EXERCISE DETAILS: Extract each line of the data below exactly as written.

SOURCE DATA:

-.-.-

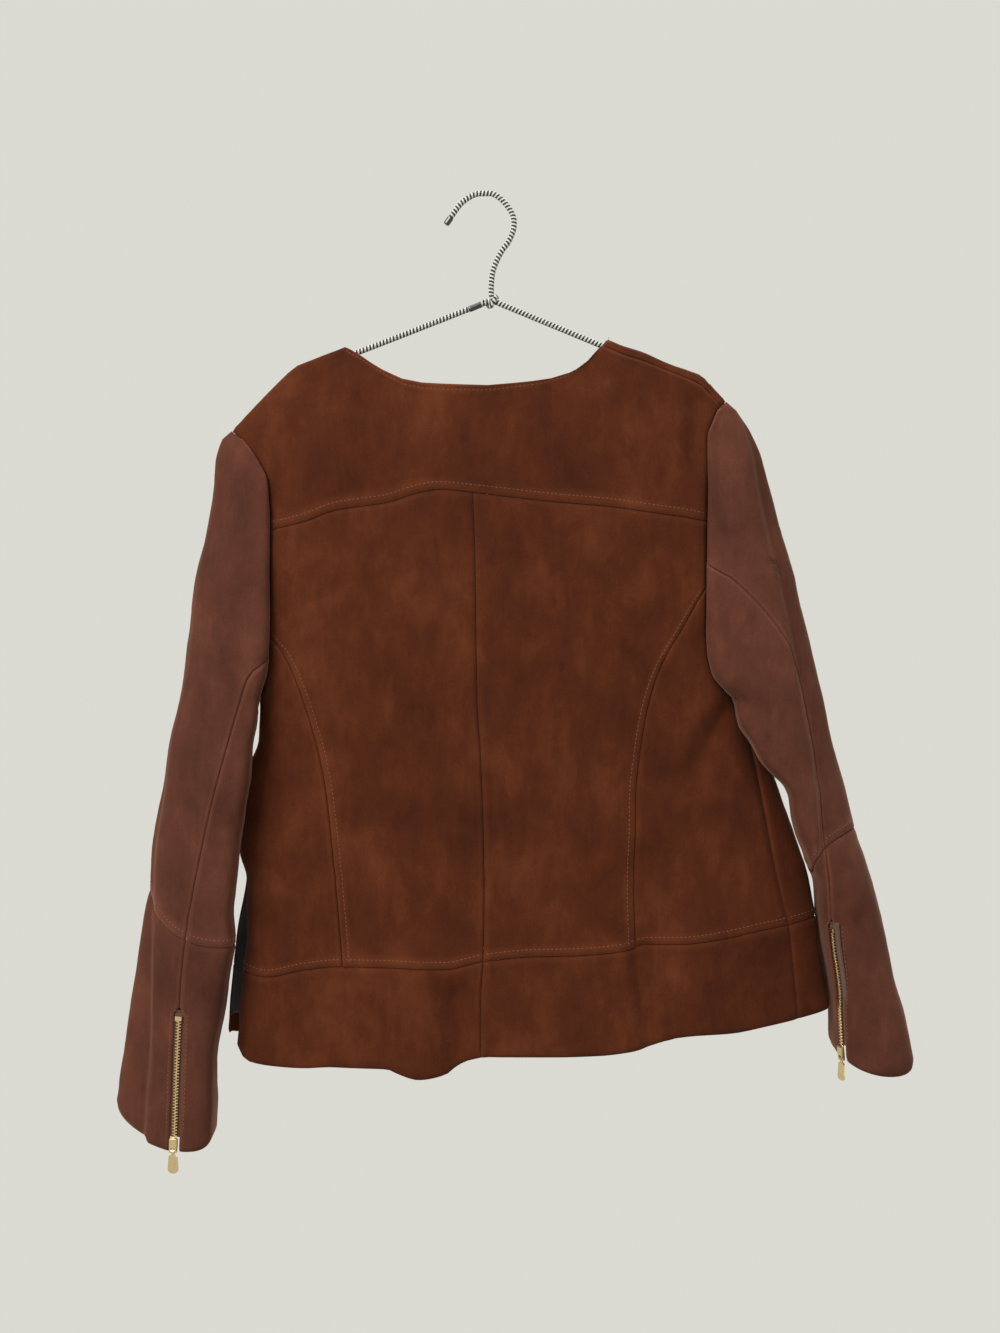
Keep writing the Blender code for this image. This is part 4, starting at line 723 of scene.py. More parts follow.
def front_seam_turn(side, z):
    start = HEIGHTS[side]["under_top"]
    return 1 - FRONT_SEAM_TURN * ramp((start - z) / FRONT_SEAM_RUN)


def elbow_height(side, turn):
    elbow = ELBOW[side]
    across = (1 - math.cos(2 * math.pi * turn)) / 2
    return elbow["inner"] + (elbow["outer"] - elbow["inner"]) * across ** elbow["power"]


def cuff_height(side, turn):
    cuff = CUFF[side]
    share = (1 + math.cos(2 * math.pi * turn - math.radians(cuff["at"]))) / 2
    return cuff["high"] + (cuff["low"] - cuff["high"]) * share


def meet(side, seam, height):
    """The height where a sleeve seam meets the elbow seam or the cuff."""
    z = height(side, 0.1)
    for _ in range(12):
        z = height(side, seam(side, z))
    return z


SLEEVE_GRID = {key: count * DENSE for key, count in dict(top=12, down=8, lower=7).items()}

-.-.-

TASK RESPONSE:
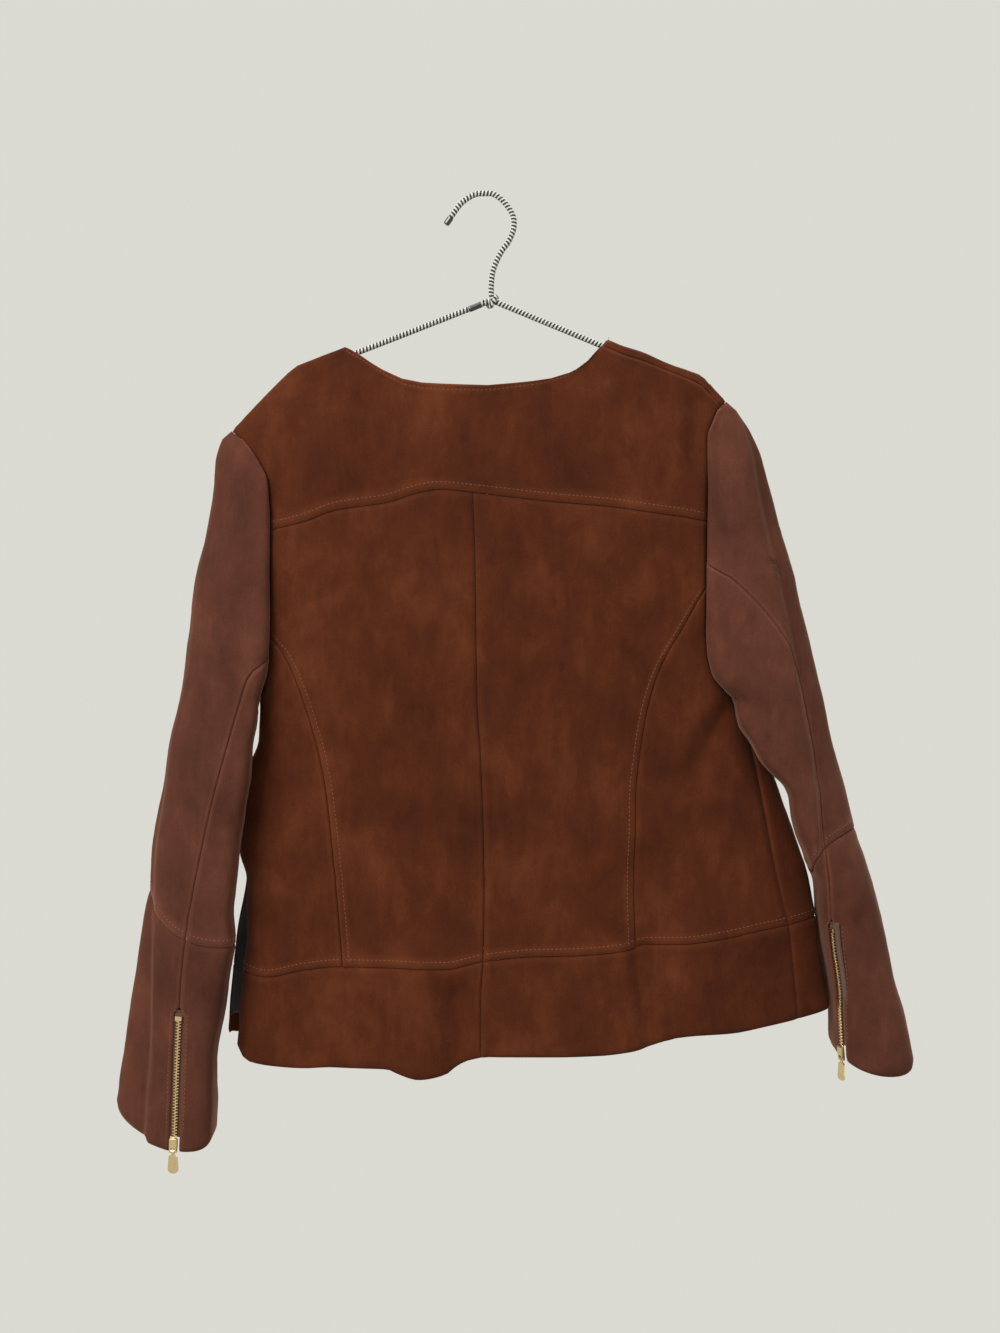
Keep writing the Blender code for this image. This is part 4, starting at line 723 of scene.py. More parts follow.
def front_seam_turn(side, z):
    start = HEIGHTS[side]["under_top"]
    return 1 - FRONT_SEAM_TURN * ramp((start - z) / FRONT_SEAM_RUN)


def elbow_height(side, turn):
    elbow = ELBOW[side]
    across = (1 - math.cos(2 * math.pi * turn)) / 2
    return elbow["inner"] + (elbow["outer"] - elbow["inner"]) * across ** elbow["power"]


def cuff_height(side, turn):
    cuff = CUFF[side]
    share = (1 + math.cos(2 * math.pi * turn - math.radians(cuff["at"]))) / 2
    return cuff["high"] + (cuff["low"] - cuff["high"]) * share


def meet(side, seam, height):
    """The height where a sleeve seam meets the elbow seam or the cuff."""
    z = height(side, 0.1)
    for _ in range(12):
        z = height(side, seam(side, z))
    return z


SLEEVE_GRID = {key: count * DENSE for key, count in dict(top=12, down=8, lower=7).items()}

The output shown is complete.